The mixture is unappetising. It tastes of oily lemon.

We then have a fierce debate on how to arrange the lemon in the grill, because the instructions are contradictory. Elephant is in favour of stacking, while I think we should place the slices in a line. Eventually we agree to do one of each, and just cook the others. We dutifully turn the wedges as instructed, but I think we should have cooked all the lemon for longer. Hindsight is 20/20.

Obscure instructions are very in line with Lumino City, though. The hint system for the game is actually a massive manual that Lumi carries around with her, with hundreds of pages. To find the right hint for the puzzle you're stuck on, you have to solve a simple maths puzzle in the index of the book - the number of plants at the top of the cliff x 100, that kind of thing. Solving this correctly will take you to the right page of the manual. It's a system I love, because it puts you more in control of the hints -- and makes it a little harder. Maybe, instead of counting how many cogs there are on screen, you go back and try the puzzle itself one more time. It's the same kind of extra detail as the lemons.

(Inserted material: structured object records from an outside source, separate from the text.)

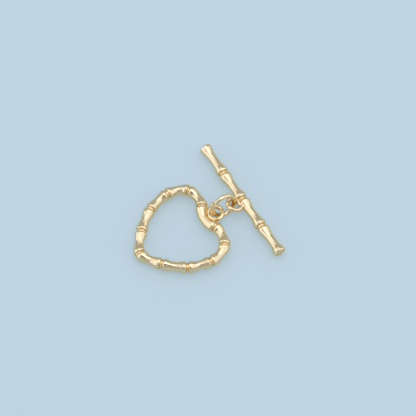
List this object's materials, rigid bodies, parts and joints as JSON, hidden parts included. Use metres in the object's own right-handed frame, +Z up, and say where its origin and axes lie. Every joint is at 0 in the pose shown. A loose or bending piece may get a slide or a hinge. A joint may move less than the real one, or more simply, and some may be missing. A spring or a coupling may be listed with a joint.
{
  "type": "toggle clasp",
  "caption": "Toggle clasp for a necklace or bracelet: a heart-shaped ring of bamboo stems and a straight bamboo bar, each with a soldered loop, joined by an open jump ring.",
  "frame": {"origin": "on the table, in the middle of the part's footprint", "axes": "+X along the heart from its tip to its cleft and on to the bar, +Y along the bar, +Z up from the table"},
  "size_m": [0.0238, 0.0252, 0.005],
  "materials": {
    "cast_gold": "polished pale gold plating on cast brass",
    "wire_gold": "polished pale gold plating on drawn wire"
  },
  "bodies": {
    "root": {"heart_ring": "cast_gold", "jump_ring": "wire_gold", "toggle_bar": "cast_gold"}
  },
  "joints": []
}
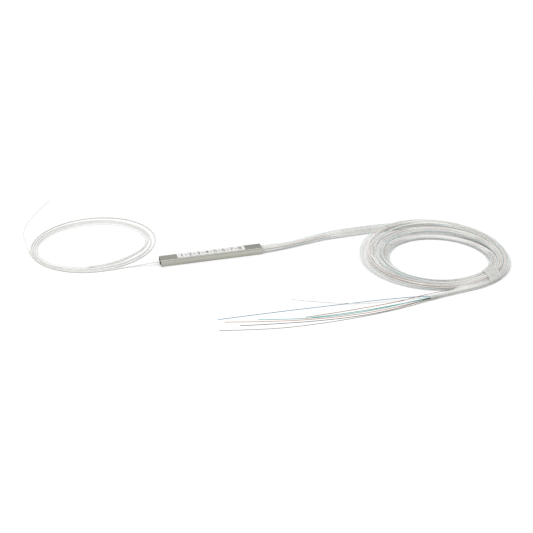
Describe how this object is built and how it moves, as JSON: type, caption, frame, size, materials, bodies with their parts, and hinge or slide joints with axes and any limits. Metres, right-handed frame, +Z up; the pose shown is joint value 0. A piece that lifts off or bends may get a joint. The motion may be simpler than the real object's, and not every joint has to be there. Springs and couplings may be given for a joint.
{
  "type": "plc fibre splitter",
  "caption": "Slim steel tube housing with a planar lightwave chip that splits one coiled input fibre into a coiled, taped bundle of bare-ended output fibres.",
  "frame": {"origin": "centre of the steel housing's underside, which rests on the surface", "axes": "+X along the housing from the input to the outputs, +Y to the housing's back, +Z up"},
  "size_m": [0.2665, 0.2025, 0.0046],
  "materials": {
    "brushed_stainless": "fine brushing along the tube",
    "black_epoxy": "matt potting",
    "white_vinyl": "satin label film",
    "clear_tape": "translucent tape",
    "silica": "polished",
    "borosilicate": "ground and polished",
    "soft_glue": "clear amber glue",
    "silicone": "soft translucent silicone",
    "natural_fibre": "clear coated fibre",
    "white_tube": "translucent white loose tube",
    "blue_fibre": "coloured fibre coating",
    "orange_fibre": "coloured fibre coating",
    "green_fibre": "coloured fibre coating",
    "brown_fibre": "coloured fibre coating",
    "slate_fibre": "coloured fibre coating",
    "white_fibre": "coloured fibre coating",
    "black_fibre": "coloured fibre coating",
    "aqua_fibre": "coloured fibre coating"
  },
  "bodies": {
    "root": {"bare_fibre_1": "blue_fibre", "bare_fibre_2": "orange_fibre", "bare_fibre_3": "green_fibre", "bare_fibre_4": "brown_fibre", "bare_fibre_5": "slate_fibre", "bare_fibre_6": "white_fibre", "bare_fibre_7": "black_fibre", "bare_fibre_8": "aqua_fibre", "chip_base": "silica", "chip_lid": "silica", "coil_tape": "clear_tape", "cushion_bed": "silicone", "fanout_fibre_1": "blue_fibre", "fanout_fibre_2": "orange_fibre", "fanout_fibre_3": "green_fibre", "fanout_fibre_4": "brown_fibre", "fanout_fibre_5": "slate_fibre", "fanout_fibre_6": "white_fibre", "fanout_fibre_7": "black_fibre", "fanout_fibre_8": "aqua_fibre", "fibre_ribbon": "natural_fibre", "input_block": "borosilicate", "input_block_lid": "borosilicate", "input_coil": "white_tube", "input_fibre": "natural_fibre", "input_glue": "soft_glue", "input_lead": "white_tube", "input_plug": "black_epoxy", "input_tail": "natural_fibre", "label": "white_vinyl", "output_block": "borosilicate", "output_block_lid": "borosilicate", "output_coil": "white_tube", "output_glue": "soft_glue", "output_lead_1": "white_tube", "output_lead_2": "white_tube", "output_lead_3": "white_tube", "output_lead_4": "white_tube", "output_lead_5": "white_tube", "output_lead_6": "white_tube", "output_lead_7": "white_tube", "output_lead_8": "white_tube", "output_plug": "black_epoxy", "output_tail_1": "white_tube", "output_tail_2": "white_tube", "output_tail_3": "white_tube", "output_tail_4": "white_tube", "output_tail_5": "white_tube", "output_tail_6": "white_tube", "output_tail_7": "white_tube", "output_tail_8": "white_tube", "steel_housing": "brushed_stainless"}
  },
  "joints": []
}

You can see, above, part of the game featuring the side of a cliff that has little houses built into it. Back in 2014 Pip, late of this particular internet parish, went and saw the full model of Lumino City, and was talked through it by Katherine Bidwell.

In this photo from that article, you can see that cliff again, but as part of the full model. That model that you're looking at, that's the game! Isn't that amazing?

By this point in the cooking process, we had added a bunch of sugar to the weird lemon zest mixture, along with the remaining zest and juice. In for a penny, in for a pound. After boiling it for a while, it wasn't too bad. I'd added enough sugar that we accidentally ended up with a really bitter, sour sort of caramel, with lumps of lemon zest in it.

I tried a bit. It was quite lemony.

Why not try making Lemon in a Lemon Sauce yourself? The recipe is as follows:

INGREDIENTS
1 Lemon
Another Lemon
Lemon (to garnish)

For an extra special treat, why not squeeze on some fresh lemon juice!

1. Grate the zest from one of the lemons and squeeze out the juice. Cut another lemon into 8 wedges. Cut the remaining 3 lemons into 12 slices of 5mm (3/4 in) thickness. Heat the oil in a small saucepan over a medium heat. Add the lemon rind and cook until golden. Whisk in the lemon juice, then remove from the heat.

2. Coat the grill rack with cooking spray. Preheat the grill to medium. Lightly brush both sides of the lemon segments with the lemon rind mixture and sprinkle with lemon juice. Place 3 lemon slices on the grill rack and put a lemon segment on top. Repeat with the remaining lemon slices and lemon. Arrange the lemon wedges alongside the lemons on the rack. Grill the lemon, without turning, for about 6 minutes or until just opaque throughout. Grill the lemon wedges for about 2 minutes on each side or until browned.

3. Meanwhile, blend the lemon juice and lemon rind in a cup until smooth. Whisk this mixture into the remaining lemon mixture together with the sugar and 1/4 teaspoon lemon zest. Bring to the boil over medium-high heat and cook for about 1 minute or until the sauce thickens.

4. Transfer the lemon to plates, lemon slices underneath. Spoon the sauce over the lemon and sprinkle with the remaining lemon zest. Garnish with the grilled lemon wedges.